>>
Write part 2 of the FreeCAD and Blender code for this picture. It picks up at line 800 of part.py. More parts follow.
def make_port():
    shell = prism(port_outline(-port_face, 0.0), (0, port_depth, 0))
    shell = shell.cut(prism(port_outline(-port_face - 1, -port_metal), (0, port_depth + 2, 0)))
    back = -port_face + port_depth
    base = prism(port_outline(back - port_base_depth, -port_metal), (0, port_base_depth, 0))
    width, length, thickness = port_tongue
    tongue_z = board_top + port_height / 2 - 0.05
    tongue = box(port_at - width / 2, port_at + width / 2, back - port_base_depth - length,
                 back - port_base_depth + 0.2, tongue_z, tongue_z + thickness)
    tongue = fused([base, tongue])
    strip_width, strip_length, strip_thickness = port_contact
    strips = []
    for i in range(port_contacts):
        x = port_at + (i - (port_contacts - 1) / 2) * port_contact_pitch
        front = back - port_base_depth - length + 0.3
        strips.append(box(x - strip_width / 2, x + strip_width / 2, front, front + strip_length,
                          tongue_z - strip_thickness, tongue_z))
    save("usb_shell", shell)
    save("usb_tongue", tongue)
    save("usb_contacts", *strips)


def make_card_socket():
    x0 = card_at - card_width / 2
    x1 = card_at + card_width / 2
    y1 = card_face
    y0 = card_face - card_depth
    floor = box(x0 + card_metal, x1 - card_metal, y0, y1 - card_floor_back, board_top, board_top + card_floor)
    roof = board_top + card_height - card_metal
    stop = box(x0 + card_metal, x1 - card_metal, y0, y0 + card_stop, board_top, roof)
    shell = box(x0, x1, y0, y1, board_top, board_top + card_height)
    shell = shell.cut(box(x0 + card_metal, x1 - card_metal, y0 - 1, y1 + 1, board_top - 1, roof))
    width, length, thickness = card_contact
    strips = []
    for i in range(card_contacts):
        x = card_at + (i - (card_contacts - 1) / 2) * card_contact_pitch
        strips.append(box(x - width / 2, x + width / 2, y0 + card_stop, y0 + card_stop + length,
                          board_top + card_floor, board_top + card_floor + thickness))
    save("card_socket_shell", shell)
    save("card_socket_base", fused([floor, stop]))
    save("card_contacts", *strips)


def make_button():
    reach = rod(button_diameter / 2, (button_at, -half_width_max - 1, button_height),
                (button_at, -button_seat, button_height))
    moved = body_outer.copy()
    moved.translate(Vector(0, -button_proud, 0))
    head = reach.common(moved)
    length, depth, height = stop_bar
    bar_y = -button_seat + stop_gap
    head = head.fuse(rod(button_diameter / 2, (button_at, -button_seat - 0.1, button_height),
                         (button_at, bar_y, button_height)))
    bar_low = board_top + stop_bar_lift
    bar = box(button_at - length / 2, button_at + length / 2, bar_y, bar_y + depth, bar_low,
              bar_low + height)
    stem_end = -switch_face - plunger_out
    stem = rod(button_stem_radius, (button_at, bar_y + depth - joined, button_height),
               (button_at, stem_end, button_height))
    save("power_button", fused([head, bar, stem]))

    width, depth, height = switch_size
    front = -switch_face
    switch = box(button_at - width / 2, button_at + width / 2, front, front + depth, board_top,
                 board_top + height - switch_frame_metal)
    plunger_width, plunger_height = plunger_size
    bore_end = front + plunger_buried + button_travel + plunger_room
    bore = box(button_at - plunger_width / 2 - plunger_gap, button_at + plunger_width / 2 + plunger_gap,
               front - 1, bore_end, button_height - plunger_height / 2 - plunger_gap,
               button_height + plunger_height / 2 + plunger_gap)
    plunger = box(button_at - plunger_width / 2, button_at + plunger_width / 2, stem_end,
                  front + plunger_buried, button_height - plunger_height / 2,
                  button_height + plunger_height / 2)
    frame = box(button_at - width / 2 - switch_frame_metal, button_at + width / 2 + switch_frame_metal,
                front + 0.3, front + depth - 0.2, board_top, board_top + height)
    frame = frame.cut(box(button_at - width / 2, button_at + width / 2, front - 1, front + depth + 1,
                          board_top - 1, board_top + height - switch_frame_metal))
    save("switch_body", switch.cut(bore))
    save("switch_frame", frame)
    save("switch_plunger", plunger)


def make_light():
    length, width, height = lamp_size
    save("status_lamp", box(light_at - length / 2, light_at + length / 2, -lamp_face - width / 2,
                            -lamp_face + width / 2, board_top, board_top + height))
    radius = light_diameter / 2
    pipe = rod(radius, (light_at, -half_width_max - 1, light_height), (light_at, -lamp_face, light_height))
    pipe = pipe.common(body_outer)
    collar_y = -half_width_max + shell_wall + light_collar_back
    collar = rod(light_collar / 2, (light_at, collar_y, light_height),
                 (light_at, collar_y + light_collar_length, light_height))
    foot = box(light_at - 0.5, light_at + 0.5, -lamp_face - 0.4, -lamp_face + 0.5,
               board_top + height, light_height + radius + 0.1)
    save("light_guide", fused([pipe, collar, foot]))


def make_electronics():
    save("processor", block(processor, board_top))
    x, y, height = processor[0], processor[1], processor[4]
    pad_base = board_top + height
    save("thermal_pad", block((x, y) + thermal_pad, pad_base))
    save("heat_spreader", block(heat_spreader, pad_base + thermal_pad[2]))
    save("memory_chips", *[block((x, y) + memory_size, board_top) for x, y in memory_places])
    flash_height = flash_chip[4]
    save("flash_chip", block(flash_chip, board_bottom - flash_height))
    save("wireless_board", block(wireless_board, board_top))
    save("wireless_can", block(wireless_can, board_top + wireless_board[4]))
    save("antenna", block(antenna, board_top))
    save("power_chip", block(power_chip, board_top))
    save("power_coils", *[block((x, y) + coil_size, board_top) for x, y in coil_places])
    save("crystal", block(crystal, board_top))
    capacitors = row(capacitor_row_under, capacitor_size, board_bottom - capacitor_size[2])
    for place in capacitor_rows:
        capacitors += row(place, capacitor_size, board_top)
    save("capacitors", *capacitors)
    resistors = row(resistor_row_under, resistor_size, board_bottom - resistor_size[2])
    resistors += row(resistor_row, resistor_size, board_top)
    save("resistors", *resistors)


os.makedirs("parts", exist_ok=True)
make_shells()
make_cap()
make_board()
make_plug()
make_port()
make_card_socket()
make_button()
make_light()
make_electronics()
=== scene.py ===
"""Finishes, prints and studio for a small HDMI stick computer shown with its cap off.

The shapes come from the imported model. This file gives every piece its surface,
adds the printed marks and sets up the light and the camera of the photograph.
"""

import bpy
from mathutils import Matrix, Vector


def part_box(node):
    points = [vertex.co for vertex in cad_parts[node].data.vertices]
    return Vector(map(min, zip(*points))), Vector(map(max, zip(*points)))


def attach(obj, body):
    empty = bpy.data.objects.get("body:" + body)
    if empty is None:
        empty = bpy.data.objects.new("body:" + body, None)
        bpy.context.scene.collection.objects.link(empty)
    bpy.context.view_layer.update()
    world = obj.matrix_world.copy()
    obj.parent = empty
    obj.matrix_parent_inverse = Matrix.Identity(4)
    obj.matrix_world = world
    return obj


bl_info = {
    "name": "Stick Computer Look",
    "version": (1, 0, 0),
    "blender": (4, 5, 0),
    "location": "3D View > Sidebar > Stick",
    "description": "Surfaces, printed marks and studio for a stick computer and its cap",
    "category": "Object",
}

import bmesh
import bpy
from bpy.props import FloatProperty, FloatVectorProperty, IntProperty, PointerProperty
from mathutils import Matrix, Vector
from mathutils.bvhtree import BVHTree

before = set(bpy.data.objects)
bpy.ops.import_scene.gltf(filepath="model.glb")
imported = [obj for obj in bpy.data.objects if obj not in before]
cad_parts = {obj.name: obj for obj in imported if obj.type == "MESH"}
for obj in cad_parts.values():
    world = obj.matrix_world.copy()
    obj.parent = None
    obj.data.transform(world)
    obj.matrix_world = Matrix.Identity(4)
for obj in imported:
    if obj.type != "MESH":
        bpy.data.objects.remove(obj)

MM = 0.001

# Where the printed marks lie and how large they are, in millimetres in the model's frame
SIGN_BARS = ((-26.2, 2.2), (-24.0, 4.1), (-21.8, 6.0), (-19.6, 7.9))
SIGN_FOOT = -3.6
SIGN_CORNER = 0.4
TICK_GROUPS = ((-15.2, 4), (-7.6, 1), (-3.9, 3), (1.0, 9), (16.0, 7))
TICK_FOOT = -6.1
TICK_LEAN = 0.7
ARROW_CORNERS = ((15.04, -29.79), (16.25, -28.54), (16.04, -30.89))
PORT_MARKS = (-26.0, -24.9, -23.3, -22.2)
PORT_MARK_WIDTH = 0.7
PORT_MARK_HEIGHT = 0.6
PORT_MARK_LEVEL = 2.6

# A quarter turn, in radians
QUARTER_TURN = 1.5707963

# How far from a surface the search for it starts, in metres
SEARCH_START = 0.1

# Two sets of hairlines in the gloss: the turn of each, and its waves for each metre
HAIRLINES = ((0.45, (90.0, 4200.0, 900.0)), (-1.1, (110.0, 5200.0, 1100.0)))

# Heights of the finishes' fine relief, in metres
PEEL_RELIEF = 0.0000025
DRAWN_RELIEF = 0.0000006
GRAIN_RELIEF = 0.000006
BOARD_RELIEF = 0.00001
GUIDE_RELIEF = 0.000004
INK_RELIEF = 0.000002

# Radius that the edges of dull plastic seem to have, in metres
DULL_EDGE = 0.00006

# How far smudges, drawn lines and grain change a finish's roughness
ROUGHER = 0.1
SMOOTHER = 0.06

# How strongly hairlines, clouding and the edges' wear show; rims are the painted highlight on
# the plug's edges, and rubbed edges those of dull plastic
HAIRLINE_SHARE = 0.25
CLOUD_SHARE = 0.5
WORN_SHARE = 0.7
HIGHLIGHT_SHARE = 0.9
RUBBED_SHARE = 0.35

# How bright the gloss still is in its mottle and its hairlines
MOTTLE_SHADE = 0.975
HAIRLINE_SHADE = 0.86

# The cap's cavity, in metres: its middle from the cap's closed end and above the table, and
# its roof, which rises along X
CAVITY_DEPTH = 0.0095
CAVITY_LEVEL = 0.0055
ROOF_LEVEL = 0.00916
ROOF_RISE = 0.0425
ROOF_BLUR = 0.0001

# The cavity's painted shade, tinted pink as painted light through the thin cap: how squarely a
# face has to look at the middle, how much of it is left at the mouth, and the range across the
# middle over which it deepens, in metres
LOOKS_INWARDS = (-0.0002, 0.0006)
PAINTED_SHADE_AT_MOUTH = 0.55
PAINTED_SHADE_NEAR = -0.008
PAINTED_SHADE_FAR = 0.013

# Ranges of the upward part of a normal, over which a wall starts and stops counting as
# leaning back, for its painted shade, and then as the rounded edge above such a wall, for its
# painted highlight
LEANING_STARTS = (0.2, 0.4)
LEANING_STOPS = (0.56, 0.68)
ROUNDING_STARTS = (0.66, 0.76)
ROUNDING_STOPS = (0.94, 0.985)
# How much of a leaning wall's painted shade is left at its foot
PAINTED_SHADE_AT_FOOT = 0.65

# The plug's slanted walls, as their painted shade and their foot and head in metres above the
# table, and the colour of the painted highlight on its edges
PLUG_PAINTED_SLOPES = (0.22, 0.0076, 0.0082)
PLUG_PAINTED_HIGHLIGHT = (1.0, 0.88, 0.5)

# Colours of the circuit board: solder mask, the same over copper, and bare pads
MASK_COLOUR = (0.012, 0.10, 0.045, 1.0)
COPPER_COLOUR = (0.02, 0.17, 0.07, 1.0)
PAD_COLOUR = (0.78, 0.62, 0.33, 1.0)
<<
>>
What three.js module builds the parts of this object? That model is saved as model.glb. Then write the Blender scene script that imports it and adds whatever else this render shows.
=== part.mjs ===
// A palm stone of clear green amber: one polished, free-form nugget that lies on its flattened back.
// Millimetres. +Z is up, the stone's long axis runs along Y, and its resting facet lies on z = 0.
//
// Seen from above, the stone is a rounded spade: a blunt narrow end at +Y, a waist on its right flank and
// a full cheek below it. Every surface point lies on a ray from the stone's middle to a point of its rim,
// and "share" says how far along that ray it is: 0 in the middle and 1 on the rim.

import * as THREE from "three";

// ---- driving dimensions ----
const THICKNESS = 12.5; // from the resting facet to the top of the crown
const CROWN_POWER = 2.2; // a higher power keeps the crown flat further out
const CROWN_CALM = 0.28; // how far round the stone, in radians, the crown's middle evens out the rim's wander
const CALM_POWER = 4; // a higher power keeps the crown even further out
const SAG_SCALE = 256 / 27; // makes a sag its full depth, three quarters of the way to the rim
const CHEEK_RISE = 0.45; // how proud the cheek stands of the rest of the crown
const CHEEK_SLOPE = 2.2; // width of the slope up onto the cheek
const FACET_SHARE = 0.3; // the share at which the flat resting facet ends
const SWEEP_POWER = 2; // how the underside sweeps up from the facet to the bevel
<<
>>
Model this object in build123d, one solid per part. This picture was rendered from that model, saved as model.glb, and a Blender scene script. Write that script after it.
<<
#### SET PROBLEM:
Collect the lines of the records that include the string "points".

#### COMPLETED TASK:
    points = [vertex.co for vertex in cad_parts[node].data.vertices]
    return Vector(map(min, zip(*points))), Vector(map(max, zip(*points)))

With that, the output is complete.